### AIM
Restate word for word the lines of the data below, from the first through the one that has "off the leaf.".

### DATASET EXTRACT
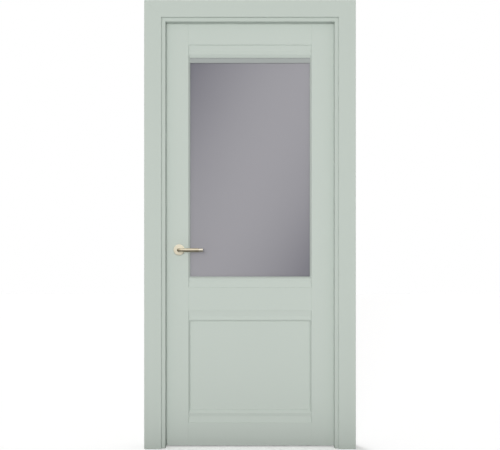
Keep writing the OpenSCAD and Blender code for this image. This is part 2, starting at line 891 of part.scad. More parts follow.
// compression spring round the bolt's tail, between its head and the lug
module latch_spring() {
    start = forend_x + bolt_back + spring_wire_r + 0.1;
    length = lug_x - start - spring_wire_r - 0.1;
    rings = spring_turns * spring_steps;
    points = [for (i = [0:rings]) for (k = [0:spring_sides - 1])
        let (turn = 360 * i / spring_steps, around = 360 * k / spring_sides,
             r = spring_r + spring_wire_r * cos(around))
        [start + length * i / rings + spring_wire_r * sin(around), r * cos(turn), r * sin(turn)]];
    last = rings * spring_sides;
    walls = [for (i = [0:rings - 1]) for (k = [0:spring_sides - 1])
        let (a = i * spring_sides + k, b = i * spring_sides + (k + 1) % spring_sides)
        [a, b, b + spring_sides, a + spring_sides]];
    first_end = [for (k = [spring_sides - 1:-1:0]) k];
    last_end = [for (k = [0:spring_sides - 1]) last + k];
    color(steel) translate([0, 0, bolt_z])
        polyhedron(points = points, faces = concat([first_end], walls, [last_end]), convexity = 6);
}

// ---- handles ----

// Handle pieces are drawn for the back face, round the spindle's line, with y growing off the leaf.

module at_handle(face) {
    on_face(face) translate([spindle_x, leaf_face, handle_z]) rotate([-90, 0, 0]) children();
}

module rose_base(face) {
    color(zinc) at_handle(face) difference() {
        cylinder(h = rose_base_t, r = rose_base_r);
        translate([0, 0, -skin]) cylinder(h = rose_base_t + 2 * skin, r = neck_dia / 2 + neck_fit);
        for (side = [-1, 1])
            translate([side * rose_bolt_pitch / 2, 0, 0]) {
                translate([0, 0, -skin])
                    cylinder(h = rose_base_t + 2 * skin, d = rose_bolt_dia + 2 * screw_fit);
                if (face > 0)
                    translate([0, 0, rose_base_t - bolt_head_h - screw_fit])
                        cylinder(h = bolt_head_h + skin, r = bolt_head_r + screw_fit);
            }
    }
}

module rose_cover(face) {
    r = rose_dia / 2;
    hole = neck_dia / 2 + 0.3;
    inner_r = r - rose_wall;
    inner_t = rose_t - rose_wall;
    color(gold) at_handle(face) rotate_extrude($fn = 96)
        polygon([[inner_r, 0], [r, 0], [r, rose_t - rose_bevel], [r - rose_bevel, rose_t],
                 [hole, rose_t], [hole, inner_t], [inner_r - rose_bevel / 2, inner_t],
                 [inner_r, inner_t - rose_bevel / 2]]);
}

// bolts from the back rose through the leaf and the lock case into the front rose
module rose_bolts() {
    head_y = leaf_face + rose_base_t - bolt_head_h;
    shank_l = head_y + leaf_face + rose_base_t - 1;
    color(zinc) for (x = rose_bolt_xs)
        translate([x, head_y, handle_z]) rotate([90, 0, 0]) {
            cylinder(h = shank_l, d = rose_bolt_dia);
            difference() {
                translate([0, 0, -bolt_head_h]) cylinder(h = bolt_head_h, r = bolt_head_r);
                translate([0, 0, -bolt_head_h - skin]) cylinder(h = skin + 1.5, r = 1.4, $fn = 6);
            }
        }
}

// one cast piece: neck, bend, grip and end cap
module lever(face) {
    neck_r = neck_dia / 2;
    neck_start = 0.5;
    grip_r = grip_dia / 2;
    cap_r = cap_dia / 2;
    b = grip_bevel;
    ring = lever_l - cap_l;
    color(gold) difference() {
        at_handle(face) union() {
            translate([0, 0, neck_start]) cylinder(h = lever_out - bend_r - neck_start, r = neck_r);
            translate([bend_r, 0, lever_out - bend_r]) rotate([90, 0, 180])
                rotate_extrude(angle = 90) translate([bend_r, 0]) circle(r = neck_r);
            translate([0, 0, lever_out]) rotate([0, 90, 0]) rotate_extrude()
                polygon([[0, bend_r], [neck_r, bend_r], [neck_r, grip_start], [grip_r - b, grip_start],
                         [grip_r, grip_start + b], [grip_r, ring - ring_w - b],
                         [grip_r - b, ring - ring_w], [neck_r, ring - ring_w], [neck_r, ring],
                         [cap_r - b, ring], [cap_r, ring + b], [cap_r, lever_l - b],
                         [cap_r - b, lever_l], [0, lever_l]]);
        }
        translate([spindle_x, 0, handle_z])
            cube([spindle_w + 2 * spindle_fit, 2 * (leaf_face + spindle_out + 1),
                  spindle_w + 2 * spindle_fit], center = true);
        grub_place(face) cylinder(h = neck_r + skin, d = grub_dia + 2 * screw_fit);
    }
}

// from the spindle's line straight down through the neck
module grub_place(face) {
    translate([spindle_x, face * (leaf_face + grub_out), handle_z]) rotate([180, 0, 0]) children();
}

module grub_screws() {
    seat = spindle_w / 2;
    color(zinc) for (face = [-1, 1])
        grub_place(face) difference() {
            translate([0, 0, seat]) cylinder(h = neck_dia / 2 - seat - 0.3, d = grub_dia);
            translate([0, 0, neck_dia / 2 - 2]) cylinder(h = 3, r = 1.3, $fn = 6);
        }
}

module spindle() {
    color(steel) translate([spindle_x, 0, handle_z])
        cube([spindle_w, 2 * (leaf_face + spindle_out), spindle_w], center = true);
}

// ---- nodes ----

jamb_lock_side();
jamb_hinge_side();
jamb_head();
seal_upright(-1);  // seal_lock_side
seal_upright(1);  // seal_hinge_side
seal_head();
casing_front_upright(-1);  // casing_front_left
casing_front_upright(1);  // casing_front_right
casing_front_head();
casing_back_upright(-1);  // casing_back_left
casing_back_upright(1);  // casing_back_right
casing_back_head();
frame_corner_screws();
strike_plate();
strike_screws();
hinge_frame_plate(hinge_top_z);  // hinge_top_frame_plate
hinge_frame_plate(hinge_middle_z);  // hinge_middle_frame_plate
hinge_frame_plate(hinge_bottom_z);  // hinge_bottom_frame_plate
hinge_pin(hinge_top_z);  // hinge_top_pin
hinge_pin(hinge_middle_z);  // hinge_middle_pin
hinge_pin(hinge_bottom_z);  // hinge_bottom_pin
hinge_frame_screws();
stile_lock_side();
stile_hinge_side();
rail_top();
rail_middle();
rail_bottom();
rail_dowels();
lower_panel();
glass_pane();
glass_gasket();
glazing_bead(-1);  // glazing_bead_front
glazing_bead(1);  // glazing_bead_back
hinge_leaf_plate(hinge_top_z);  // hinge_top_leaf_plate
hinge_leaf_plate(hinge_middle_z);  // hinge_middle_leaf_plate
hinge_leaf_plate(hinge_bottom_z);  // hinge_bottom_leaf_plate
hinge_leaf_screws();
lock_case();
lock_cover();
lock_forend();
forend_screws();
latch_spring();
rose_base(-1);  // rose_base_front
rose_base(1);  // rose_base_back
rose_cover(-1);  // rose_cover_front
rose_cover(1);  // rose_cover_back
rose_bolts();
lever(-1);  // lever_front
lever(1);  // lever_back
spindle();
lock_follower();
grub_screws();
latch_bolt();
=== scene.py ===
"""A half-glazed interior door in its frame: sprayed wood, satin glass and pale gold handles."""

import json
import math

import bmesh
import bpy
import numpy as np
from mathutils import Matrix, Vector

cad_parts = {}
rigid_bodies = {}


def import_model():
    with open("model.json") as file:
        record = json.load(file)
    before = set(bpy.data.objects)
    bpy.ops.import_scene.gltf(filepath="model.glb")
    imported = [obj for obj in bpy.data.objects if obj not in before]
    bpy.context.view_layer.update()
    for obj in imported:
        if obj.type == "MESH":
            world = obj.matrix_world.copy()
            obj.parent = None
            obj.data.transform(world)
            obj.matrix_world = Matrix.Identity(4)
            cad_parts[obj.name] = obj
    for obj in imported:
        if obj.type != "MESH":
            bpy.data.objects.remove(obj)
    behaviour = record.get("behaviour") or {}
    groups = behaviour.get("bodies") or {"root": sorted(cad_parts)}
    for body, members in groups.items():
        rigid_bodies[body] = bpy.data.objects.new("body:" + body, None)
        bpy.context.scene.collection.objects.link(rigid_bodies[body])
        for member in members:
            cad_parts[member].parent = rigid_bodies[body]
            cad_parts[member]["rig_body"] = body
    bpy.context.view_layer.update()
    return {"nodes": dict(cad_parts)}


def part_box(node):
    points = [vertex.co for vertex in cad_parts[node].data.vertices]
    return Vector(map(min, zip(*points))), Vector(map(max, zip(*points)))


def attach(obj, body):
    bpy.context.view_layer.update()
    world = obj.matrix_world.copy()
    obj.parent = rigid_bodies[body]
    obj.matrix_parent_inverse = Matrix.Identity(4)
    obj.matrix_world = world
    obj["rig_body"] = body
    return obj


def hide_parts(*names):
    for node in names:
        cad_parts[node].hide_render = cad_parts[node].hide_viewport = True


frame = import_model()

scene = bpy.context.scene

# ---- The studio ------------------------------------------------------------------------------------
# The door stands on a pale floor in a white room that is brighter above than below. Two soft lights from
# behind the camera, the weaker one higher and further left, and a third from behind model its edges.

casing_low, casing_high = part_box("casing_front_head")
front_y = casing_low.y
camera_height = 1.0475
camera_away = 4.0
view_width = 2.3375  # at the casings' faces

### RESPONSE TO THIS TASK
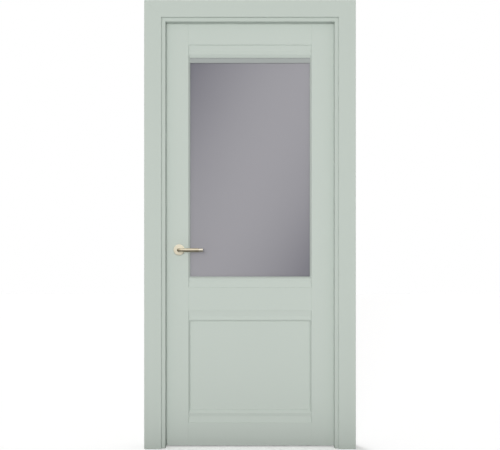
Keep writing the OpenSCAD and Blender code for this image. This is part 2, starting at line 891 of part.scad. More parts follow.
// compression spring round the bolt's tail, between its head and the lug
module latch_spring() {
    start = forend_x + bolt_back + spring_wire_r + 0.1;
    length = lug_x - start - spring_wire_r - 0.1;
    rings = spring_turns * spring_steps;
    points = [for (i = [0:rings]) for (k = [0:spring_sides - 1])
        let (turn = 360 * i / spring_steps, around = 360 * k / spring_sides,
             r = spring_r + spring_wire_r * cos(around))
        [start + length * i / rings + spring_wire_r * sin(around), r * cos(turn), r * sin(turn)]];
    last = rings * spring_sides;
    walls = [for (i = [0:rings - 1]) for (k = [0:spring_sides - 1])
        let (a = i * spring_sides + k, b = i * spring_sides + (k + 1) % spring_sides)
        [a, b, b + spring_sides, a + spring_sides]];
    first_end = [for (k = [spring_sides - 1:-1:0]) k];
    last_end = [for (k = [0:spring_sides - 1]) last + k];
    color(steel) translate([0, 0, bolt_z])
        polyhedron(points = points, faces = concat([first_end], walls, [last_end]), convexity = 6);
}

// ---- handles ----

// Handle pieces are drawn for the back face, round the spindle's line, with y growing off the leaf.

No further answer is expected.